Por Cleber Lourenço
O Rio amanheceu de luto, mas há quem transforme o luto em palanque. Nas vielas da Penha e do Alemão, o cheiro de pólvora ainda se mistura ao de sangue fresco, e a extrema-direita já posa para as câmeras. A megaoperação que deixou mais de cem mortos virou espetáculo político: cadáveres empilhados como degraus de um palanque macabro. O governador Cláudio Castro (PL), em vez de liderar um Estado, conduz um enredo mórbido onde a tragédia serve de vitrine. É o velho teatro do poder vestido de farda e moralismo, o mesmo que transforma sofrimento em marketing.
Felipe Curi, secretário da Polícia Civil, roubou a cena na coletiva. Em tom exasperado, bradou que “as únicas vítimas foram os quatro policiais” e chamou os mortos de “narcoterroristas”. Desferiu ataques a quem ousou criticar a operação — “engenheiros de obra pronta”, “narcoativistas”, “defensores de bandido”. Disse ainda que “nem o FBI faria igual”. E talvez tenha razão: nem o FBI ousaria celebrar uma chacina. Curi não discursou, desabafou. Falou com o fígado, num misto de raiva e soberba. A tragédia virou peça de exibição, e o secretário, seu mestre de cerimônias.
Mas o mais perverso é que nem os quatro policiais mortos escaparam da manipulação. São eles, afinal, os heróis que a retórica oficial diz defender, mas que foram usados como escudo moral de um governo que empilha corpos — inclusive os deles — para sustentar um discurso de força. É um desrespeito brutal, não só com as vítimas civis, mas com os próprios agentes do Estado, transformados em instrumento político de uma narrativa que trata a violência como virtude e o luto como detalhe.
A direita e a extrema-direita agora se preparam para desfilar até o Rio, em procissão eleitoral. Romeu Zema, Jorginho Mello, Ronaldo Caiado, Eduardo Leite e Mauro Mendes formam a comitiva que deve posar ao lado de Castro em nome da “lei e ordem”. Não é solidariedade — é marketing. Uma romaria de oportunistas que transforma sangue em bandeira e morte em discurso. Uma coreografia perfeita: fardas reluzentes, sorrisos ensaiados e nenhuma lágrima verdadeira. O espetáculo está pronto, e o Rio de Janeiro virou cenário.

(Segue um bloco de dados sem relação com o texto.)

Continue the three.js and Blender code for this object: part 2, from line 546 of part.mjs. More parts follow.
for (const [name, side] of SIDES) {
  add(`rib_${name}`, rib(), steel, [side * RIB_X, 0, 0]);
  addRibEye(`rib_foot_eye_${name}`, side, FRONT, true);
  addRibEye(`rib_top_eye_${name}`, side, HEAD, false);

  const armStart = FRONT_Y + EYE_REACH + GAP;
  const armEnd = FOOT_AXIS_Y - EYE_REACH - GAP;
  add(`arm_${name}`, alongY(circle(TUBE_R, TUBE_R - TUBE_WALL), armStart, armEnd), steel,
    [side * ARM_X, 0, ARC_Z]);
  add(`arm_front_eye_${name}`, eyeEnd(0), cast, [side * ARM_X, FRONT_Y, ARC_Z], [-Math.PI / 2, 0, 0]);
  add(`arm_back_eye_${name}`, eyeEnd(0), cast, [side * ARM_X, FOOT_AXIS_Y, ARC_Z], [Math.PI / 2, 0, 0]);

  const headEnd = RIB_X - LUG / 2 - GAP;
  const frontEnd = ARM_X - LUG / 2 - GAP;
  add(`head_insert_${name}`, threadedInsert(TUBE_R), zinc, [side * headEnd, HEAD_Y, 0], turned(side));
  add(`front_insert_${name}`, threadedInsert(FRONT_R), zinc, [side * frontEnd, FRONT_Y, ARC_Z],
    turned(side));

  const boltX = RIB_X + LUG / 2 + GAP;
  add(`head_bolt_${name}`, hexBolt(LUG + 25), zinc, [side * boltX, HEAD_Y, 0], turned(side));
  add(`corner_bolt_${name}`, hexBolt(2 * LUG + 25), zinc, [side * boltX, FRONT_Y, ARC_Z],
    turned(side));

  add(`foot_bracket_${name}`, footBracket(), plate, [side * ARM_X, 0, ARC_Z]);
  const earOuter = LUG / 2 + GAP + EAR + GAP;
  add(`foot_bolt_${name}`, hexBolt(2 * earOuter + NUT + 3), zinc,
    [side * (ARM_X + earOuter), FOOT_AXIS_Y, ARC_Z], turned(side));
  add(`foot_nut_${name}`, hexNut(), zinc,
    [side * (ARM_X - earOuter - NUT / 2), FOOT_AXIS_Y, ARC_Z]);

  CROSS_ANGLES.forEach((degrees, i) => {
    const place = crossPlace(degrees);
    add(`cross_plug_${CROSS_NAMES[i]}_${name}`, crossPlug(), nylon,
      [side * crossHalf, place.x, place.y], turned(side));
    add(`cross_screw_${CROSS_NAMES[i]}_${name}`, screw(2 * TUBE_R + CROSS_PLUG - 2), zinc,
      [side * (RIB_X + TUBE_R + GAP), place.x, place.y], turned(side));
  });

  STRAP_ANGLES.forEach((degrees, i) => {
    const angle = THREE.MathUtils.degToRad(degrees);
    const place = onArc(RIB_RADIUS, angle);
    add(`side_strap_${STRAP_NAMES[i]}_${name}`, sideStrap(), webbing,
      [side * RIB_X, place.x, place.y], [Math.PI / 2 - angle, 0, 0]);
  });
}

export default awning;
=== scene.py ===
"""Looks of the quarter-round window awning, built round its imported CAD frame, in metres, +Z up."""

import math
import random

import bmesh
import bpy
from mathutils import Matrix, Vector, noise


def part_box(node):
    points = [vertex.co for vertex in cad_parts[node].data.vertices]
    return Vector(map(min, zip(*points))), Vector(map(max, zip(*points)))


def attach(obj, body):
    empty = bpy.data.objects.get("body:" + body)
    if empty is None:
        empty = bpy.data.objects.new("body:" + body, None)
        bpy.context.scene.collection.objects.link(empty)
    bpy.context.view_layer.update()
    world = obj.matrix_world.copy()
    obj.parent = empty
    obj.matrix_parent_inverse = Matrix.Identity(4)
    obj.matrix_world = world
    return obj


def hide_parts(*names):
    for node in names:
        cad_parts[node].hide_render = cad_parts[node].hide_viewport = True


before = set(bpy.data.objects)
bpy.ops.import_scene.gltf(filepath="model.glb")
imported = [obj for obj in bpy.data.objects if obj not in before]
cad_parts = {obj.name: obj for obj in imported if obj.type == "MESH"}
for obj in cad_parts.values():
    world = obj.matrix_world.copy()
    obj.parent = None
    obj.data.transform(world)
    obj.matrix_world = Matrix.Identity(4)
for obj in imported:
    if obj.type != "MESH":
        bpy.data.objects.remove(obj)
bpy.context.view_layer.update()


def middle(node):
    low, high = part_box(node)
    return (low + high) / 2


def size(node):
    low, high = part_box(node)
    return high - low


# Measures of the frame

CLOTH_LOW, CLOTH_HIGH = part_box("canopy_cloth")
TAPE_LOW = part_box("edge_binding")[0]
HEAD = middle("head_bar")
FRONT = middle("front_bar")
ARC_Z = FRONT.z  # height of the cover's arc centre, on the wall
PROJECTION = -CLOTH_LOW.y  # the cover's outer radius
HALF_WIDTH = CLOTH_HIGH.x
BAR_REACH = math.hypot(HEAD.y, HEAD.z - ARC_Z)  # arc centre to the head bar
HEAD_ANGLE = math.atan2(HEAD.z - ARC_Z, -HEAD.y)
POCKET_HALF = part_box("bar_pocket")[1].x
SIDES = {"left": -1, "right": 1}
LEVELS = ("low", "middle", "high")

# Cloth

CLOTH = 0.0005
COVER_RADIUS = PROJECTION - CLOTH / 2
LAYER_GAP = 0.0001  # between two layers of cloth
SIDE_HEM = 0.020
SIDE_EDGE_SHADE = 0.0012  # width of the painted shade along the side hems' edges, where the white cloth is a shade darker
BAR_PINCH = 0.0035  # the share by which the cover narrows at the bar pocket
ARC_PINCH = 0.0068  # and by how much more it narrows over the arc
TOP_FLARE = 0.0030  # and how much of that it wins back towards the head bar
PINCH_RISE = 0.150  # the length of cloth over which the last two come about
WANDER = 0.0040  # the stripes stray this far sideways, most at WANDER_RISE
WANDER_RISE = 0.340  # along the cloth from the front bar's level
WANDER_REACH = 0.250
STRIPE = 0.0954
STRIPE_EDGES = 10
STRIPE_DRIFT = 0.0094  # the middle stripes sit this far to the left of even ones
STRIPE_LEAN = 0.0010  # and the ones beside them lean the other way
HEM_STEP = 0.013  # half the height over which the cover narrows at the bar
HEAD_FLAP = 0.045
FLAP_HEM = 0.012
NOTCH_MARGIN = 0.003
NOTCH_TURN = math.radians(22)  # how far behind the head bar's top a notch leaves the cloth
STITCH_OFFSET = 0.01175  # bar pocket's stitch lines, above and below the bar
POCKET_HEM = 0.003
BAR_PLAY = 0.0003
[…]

A cena é de um Brasil que se acostumou a aplaudir o horror. Primeiro vem a operação “histórica”, vendida como triunfo. Depois, o discurso inflamado que legitima o abismo moral — há um inimigo a ser exterminado, e quem questiona é cúmplice. Por fim, o desfile dos governadores, a celebração pública da barbárie. Tudo embalado por notas oficiais, hashtags e falas ensaiadas. A morte é rebatizada de vitória; a dor, de conquista.
Felipe Curi fala como quem acredita que o Estado é mais legítimo quando atira. A retórica dele revela o coração da extrema-direita brasileira: uma elite que só se sente viva quando o país sangra. Se há corpos, há discurso; se há sangue, há palanque. É o populismo da bala, o messianismo da pólvora. E, no fim, o que resta é um país dividido entre quem chora e quem lucra com as lágrimas.
O Palácio Guanabara prepara-se para a foto oficial: Castro ao centro, Curi à direita, governadores sorrindo ao fundo. Nenhum olhar para o chão, onde jazem os mortos. É o retrato de um Brasil que perdeu o pudor, um país que transforma a tragédia em ativo político e o sofrimento em slogan. No fundo, é disso que se trata: um desrespeito profundo com a vida, com a cidade e com os próprios policiais que morreram. Morreram em serviço, mas ressuscitaram como peças de propaganda. Um palanque erguido sobre túmulos — e um país que, em silêncio, parece se acostumar a aplaudir.